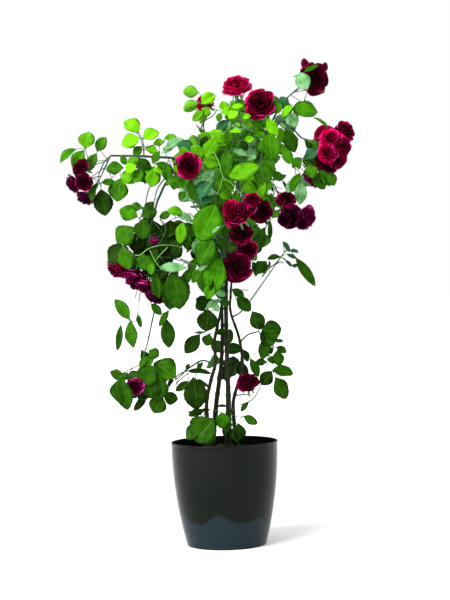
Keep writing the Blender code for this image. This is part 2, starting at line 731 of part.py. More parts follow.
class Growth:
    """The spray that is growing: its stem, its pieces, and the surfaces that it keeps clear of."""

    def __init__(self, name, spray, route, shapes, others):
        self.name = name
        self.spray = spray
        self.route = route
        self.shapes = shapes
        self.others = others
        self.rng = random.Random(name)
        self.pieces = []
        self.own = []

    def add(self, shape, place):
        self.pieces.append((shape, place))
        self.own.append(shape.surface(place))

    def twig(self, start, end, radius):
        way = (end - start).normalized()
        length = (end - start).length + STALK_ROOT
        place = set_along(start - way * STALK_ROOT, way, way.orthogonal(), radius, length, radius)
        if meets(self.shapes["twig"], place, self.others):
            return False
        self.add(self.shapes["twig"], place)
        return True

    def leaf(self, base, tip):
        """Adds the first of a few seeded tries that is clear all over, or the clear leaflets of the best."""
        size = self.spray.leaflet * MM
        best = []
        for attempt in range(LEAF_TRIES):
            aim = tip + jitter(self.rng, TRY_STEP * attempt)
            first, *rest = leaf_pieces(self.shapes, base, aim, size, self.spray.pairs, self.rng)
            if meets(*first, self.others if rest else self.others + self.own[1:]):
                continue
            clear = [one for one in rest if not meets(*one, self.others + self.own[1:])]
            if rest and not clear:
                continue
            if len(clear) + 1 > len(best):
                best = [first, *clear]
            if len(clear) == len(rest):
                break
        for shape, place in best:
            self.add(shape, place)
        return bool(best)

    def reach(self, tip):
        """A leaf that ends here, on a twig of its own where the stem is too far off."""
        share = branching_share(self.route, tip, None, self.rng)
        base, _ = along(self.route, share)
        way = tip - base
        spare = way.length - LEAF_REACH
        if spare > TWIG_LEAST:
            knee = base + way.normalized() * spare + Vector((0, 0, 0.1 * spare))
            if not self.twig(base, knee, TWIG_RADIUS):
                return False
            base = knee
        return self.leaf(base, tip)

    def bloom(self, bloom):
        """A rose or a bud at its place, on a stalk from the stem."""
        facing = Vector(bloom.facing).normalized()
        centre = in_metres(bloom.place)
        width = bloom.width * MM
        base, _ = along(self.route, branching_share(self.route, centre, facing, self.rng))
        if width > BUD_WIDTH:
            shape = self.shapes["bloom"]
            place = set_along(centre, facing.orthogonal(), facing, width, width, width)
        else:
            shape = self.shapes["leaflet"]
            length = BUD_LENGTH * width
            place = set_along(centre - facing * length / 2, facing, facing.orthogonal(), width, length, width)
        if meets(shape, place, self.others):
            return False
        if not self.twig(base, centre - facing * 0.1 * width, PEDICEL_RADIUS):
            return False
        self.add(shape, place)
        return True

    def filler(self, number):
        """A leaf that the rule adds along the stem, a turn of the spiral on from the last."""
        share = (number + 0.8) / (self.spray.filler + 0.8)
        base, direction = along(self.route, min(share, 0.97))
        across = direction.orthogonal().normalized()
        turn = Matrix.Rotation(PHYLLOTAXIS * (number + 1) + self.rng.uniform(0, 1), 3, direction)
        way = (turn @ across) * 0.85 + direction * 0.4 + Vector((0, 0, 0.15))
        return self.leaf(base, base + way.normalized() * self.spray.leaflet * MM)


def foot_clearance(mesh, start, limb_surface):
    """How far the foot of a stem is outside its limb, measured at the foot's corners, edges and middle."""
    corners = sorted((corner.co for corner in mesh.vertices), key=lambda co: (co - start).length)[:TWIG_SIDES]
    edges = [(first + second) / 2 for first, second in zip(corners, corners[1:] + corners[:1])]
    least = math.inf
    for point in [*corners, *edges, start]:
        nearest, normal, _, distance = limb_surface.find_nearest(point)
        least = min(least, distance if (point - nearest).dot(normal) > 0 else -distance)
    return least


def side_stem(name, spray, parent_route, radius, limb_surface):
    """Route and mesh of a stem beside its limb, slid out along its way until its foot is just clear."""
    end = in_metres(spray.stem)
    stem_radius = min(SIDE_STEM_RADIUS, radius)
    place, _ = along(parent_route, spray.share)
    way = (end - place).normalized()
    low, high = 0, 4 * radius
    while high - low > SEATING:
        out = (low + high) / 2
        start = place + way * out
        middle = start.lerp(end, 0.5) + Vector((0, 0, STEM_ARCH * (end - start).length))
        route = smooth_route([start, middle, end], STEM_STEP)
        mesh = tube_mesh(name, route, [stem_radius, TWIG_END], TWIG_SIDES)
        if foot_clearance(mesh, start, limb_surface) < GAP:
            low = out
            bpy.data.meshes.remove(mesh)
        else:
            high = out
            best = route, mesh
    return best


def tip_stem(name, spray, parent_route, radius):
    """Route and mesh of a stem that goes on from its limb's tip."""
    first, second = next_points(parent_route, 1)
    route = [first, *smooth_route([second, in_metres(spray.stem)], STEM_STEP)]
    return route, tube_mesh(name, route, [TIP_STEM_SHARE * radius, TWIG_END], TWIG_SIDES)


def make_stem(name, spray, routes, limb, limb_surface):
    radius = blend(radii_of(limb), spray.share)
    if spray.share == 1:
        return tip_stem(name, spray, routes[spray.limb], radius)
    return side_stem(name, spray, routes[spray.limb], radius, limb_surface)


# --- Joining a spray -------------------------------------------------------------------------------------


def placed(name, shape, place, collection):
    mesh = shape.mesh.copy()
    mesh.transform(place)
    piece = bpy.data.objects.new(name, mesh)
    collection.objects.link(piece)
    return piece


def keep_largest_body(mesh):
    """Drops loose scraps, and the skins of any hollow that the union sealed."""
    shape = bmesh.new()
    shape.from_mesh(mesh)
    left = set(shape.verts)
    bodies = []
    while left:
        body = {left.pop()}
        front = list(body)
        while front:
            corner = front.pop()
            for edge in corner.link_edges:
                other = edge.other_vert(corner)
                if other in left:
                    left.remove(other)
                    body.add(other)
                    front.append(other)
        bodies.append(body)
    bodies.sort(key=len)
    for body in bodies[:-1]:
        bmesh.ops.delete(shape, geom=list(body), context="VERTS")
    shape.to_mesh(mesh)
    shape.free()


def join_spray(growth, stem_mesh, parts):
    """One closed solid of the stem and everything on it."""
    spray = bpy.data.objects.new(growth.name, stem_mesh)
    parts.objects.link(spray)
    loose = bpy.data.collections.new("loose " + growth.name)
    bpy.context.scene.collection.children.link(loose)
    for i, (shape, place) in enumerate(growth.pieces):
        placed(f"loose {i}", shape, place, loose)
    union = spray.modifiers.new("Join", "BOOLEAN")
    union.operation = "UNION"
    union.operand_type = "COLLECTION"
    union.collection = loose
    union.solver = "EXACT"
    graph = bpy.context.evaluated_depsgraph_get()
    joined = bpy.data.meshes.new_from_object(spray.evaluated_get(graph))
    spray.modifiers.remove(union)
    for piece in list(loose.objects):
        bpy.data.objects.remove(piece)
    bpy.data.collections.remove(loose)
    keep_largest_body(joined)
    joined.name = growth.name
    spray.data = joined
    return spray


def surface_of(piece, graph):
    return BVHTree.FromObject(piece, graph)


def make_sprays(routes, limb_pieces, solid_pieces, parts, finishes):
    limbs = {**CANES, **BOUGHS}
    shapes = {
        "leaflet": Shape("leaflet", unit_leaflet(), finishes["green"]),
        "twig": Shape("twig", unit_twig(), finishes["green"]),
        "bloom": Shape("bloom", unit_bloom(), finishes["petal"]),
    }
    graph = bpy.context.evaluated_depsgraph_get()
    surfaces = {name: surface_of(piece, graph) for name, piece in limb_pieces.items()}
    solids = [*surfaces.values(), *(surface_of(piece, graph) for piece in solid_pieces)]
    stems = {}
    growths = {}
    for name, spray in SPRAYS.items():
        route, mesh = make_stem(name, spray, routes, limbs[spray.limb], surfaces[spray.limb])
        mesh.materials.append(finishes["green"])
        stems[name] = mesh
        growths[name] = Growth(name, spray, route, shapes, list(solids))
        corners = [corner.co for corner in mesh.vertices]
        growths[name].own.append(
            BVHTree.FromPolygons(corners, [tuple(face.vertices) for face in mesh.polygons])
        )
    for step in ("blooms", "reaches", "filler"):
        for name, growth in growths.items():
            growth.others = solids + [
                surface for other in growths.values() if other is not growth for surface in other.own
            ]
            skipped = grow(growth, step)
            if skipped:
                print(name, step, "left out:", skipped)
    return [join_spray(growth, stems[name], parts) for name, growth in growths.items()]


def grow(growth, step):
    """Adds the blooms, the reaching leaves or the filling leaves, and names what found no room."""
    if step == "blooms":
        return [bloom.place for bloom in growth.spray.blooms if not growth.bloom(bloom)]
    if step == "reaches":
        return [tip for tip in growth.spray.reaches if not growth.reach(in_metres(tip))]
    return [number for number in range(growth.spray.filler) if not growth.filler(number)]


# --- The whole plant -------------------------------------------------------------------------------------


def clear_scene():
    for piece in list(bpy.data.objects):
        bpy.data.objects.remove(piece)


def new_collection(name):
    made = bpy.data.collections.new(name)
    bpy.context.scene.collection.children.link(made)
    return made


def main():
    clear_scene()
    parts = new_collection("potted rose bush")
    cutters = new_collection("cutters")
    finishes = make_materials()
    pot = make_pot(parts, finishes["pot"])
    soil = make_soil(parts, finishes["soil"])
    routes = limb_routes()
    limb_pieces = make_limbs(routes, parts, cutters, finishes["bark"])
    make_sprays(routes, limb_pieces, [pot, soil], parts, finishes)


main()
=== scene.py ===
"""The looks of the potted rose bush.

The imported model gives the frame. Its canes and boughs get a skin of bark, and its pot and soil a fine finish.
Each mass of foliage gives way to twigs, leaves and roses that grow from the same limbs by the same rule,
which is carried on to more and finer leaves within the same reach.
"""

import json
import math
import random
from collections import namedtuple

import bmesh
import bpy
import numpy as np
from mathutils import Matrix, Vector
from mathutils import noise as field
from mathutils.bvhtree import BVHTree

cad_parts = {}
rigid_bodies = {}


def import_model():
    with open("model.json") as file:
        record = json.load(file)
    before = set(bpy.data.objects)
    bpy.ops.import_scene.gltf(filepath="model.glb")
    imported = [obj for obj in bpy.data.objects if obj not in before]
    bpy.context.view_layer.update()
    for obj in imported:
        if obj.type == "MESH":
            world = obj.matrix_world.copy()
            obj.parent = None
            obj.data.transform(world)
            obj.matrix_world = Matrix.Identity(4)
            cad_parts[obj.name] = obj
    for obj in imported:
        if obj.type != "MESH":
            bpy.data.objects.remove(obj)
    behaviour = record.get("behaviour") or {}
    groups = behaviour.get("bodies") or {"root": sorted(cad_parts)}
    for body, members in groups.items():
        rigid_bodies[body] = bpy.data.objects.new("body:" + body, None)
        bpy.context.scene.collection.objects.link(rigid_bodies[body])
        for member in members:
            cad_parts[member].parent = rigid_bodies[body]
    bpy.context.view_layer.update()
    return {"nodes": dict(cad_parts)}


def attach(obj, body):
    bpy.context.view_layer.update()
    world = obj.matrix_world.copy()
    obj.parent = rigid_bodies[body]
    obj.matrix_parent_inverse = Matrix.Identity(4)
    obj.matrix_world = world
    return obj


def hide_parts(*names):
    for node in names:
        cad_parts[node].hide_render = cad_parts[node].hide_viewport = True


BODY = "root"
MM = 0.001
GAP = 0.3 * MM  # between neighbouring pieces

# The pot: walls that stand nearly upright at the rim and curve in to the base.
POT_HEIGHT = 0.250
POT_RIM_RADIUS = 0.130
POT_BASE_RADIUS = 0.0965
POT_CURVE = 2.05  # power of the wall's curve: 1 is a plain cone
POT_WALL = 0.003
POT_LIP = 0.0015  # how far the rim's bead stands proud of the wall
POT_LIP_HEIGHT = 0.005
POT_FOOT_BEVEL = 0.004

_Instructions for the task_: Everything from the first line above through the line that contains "spray that is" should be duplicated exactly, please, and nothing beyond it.

_Exercise output_:
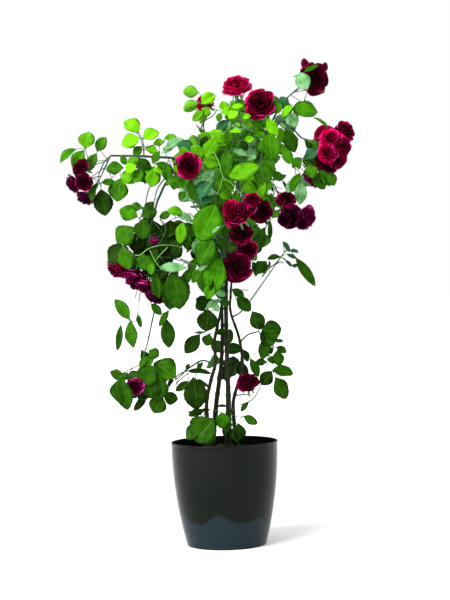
Keep writing the Blender code for this image. This is part 2, starting at line 731 of part.py. More parts follow.
class Growth:
    """The spray that is growing: its stem, its pieces, and the surfaces that it keeps clear of."""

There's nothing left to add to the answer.